Over the last few months, landlords have been subject to forthcoming changes to the buy-to-let market, which could dampen future investment. However, Savills believes that the private rental sector will continue to grow, despite the measures.
The Government has announced a series of policies designed to clamp down on buy-to-let investors and increase homeownership in the country. The changes to landlord law and finances are detailed here: /contrary-to-popular-belief-buy-to-let-is-not-dead-insists-finance-firm/
Despite the changes, demand for rental properties appears to be as high as ever, with the latest forecast from Savills suggesting that the sector will continue to grow for years to come.
The country’s strengthening economy and improved employment figures, which have hit an all-time high recently, would usually push up the number of homebuyers. However, the continuing surge in house prices – the average is edging closer to £300,000 – means that many people are still priced out of the property market, leaving the private rental sector in a state of constant expansion.

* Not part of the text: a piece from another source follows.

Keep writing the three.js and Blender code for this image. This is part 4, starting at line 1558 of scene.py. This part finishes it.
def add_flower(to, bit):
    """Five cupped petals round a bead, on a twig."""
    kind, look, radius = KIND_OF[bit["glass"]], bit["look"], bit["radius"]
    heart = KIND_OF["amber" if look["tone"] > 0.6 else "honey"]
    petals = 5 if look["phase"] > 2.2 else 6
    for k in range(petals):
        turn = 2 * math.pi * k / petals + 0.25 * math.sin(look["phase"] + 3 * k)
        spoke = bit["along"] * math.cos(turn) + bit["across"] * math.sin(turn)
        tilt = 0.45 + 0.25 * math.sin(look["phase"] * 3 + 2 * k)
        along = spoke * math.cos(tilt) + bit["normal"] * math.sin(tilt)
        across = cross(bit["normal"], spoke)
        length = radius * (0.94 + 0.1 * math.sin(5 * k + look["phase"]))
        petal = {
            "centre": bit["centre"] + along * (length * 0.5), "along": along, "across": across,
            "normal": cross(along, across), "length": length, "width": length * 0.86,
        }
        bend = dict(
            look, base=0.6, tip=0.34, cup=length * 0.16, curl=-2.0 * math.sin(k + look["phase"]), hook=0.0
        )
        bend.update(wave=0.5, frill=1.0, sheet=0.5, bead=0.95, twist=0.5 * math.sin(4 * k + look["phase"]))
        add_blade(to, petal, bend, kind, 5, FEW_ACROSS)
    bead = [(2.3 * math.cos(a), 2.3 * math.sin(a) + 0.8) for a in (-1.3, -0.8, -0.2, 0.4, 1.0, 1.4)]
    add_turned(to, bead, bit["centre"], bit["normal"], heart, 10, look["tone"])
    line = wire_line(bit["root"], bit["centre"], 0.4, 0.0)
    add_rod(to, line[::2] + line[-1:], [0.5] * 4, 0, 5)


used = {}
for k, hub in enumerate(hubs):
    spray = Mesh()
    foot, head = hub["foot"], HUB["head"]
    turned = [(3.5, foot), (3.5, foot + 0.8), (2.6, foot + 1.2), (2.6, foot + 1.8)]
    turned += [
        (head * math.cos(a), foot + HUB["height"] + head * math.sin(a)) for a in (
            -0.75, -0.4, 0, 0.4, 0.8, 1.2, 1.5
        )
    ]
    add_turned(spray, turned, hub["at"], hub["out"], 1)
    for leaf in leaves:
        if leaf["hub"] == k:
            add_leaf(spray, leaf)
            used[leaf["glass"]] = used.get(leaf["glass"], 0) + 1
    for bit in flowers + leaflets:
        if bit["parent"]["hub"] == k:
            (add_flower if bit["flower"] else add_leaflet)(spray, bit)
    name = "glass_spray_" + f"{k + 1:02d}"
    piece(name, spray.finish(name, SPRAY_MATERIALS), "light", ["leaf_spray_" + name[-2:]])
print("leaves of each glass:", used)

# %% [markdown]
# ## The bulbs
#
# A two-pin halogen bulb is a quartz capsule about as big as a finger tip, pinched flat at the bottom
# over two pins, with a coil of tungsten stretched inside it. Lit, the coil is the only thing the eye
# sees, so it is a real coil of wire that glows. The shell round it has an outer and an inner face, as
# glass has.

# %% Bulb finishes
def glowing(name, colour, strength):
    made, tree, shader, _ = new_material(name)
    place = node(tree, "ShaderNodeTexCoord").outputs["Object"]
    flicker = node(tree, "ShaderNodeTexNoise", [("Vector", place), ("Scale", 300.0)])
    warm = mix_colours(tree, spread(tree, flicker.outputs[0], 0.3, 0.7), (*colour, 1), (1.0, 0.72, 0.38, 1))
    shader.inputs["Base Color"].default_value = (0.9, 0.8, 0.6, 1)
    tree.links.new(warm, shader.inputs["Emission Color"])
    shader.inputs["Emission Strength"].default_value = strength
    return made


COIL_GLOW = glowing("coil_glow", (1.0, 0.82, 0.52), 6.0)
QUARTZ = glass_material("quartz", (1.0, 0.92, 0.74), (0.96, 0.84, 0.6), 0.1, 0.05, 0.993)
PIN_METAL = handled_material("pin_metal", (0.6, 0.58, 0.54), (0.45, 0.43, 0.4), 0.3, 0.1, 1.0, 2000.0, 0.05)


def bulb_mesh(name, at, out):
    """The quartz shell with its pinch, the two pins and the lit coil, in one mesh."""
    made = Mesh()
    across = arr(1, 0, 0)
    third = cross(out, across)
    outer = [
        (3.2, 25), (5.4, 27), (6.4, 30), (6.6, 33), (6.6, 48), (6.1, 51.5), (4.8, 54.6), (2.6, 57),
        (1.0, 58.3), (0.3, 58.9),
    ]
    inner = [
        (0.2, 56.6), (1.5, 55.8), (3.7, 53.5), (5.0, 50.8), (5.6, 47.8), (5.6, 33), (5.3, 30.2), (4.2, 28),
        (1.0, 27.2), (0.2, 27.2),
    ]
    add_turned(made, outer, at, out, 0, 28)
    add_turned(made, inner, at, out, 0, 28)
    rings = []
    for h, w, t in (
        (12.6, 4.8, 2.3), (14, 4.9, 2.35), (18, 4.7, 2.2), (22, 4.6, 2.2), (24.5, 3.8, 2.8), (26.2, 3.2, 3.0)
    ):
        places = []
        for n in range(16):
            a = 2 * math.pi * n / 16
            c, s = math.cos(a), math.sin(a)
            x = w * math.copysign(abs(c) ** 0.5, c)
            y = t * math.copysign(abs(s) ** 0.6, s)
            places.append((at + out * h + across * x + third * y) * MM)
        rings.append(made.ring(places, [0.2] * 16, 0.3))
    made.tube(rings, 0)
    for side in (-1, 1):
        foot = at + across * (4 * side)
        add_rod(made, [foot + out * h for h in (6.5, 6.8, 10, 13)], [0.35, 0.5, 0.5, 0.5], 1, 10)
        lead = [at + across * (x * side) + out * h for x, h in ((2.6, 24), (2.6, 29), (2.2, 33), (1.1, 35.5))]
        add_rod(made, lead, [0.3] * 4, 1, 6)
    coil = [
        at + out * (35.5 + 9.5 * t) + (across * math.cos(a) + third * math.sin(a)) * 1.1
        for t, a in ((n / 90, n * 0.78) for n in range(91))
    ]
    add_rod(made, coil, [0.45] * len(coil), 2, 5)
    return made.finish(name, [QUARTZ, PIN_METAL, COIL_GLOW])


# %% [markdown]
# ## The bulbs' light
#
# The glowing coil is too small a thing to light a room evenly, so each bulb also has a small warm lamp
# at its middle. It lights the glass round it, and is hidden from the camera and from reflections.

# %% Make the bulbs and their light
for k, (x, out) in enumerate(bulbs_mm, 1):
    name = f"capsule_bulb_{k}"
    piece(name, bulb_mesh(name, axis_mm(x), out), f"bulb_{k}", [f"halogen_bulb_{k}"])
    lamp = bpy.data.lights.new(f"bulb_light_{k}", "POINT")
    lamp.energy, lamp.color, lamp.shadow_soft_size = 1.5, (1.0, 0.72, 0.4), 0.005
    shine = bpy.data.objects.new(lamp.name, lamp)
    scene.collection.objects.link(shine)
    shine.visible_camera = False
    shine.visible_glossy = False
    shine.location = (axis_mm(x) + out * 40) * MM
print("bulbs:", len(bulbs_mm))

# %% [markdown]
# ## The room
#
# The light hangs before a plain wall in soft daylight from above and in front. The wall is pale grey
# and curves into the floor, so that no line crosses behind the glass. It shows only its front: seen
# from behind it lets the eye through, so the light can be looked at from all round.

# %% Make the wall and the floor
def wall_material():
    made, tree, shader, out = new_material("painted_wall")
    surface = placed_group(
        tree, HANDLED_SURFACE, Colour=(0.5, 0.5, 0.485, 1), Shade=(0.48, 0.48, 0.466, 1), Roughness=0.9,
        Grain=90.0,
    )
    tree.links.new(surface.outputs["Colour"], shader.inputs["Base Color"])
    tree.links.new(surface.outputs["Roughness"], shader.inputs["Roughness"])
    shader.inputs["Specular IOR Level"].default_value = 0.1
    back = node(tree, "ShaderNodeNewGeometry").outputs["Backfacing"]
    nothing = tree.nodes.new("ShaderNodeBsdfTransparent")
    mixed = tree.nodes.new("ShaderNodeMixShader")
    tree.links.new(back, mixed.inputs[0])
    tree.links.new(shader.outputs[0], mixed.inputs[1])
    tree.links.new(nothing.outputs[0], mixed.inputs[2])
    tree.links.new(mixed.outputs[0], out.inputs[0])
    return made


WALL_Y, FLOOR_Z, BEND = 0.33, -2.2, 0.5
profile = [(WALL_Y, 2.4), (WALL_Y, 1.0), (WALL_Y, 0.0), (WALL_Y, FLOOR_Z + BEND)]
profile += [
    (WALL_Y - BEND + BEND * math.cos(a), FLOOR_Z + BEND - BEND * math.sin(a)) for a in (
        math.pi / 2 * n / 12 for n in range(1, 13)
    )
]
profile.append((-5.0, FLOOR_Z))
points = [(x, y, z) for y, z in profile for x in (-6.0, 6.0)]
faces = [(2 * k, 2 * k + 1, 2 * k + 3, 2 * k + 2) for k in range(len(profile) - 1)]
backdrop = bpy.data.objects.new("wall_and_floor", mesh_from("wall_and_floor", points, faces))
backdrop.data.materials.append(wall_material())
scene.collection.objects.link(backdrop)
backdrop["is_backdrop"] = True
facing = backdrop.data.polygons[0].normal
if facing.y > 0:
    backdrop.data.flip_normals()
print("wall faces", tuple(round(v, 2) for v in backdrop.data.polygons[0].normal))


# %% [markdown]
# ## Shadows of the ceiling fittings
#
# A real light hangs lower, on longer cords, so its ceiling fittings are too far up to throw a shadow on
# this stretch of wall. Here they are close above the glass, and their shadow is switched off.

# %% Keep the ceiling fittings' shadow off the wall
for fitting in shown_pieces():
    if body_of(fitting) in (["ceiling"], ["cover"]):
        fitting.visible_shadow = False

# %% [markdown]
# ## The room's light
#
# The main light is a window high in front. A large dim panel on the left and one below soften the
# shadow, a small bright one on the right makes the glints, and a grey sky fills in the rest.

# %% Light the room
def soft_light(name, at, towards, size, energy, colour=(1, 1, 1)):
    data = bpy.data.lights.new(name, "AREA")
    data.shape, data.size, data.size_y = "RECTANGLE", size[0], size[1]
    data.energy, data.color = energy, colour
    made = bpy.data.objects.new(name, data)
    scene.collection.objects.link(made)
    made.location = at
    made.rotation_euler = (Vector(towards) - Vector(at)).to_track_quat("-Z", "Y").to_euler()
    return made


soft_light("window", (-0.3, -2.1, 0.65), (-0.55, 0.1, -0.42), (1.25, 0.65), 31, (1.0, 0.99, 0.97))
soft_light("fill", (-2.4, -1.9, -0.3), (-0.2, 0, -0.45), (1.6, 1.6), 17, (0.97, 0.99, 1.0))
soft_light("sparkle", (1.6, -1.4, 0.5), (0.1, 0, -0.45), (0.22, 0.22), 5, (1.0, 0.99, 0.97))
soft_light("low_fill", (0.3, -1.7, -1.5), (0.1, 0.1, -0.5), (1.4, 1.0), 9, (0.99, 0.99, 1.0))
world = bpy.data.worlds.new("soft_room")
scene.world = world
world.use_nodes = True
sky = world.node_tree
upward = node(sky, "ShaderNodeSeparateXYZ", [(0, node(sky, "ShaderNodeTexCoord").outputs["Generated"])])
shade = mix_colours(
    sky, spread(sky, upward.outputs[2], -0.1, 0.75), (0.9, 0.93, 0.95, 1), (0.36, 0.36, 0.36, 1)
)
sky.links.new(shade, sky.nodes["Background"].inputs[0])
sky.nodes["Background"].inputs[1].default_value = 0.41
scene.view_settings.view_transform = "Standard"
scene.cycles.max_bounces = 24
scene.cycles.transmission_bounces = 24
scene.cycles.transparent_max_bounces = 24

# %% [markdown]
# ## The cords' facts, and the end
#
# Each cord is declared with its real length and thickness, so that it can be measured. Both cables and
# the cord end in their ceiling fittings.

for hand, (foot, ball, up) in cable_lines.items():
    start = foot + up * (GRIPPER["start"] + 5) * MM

Savills reports that the Government’s statistics reveal the private rental sector has grown by around 17,500 homes per month for the ten years to the end of 2014. The firm believes that this growth will continue over the next few years, with Government policies designed to dampen the market having only a minimal impact.
Despite continued demand, private tenants may start to feel the pinch, as landlords are forced to raise rents in response to changes to their finances.
At present, there are 4.6m households in the private rental sector, with 260,000 added each year, says Savills.
But even with the Government trying to push for increased homeownership, it is only expected to bring around 40,000 new homeowners per year from the private rental sector, meaning that rental market growth will still continue, rising by only 15% less than the current level, at 220,000 per year.
With constant high demand expected for the sector, institutional investors are seeking clarity from the Government regarding their exemption from certain policies.
Originally, it was stated that institutional investors (those purchasing 15 or more properties in one transaction) would be exempt from the Stamp Duty surcharge arriving in April, but this has not been confirmed.
Additionally, landlords that operate as limited companies will not be subject to the cut in mortgage interest tax relief, set to be implemented gradually from 2017. Over 40% of landlords are looking at forming a limited company to avoid the change.
If large-scale investors are not exempt from the Stamp Duty surcharge, there is a risk of a lack of money, and therefore shortage of supply, coming into the private rental sector.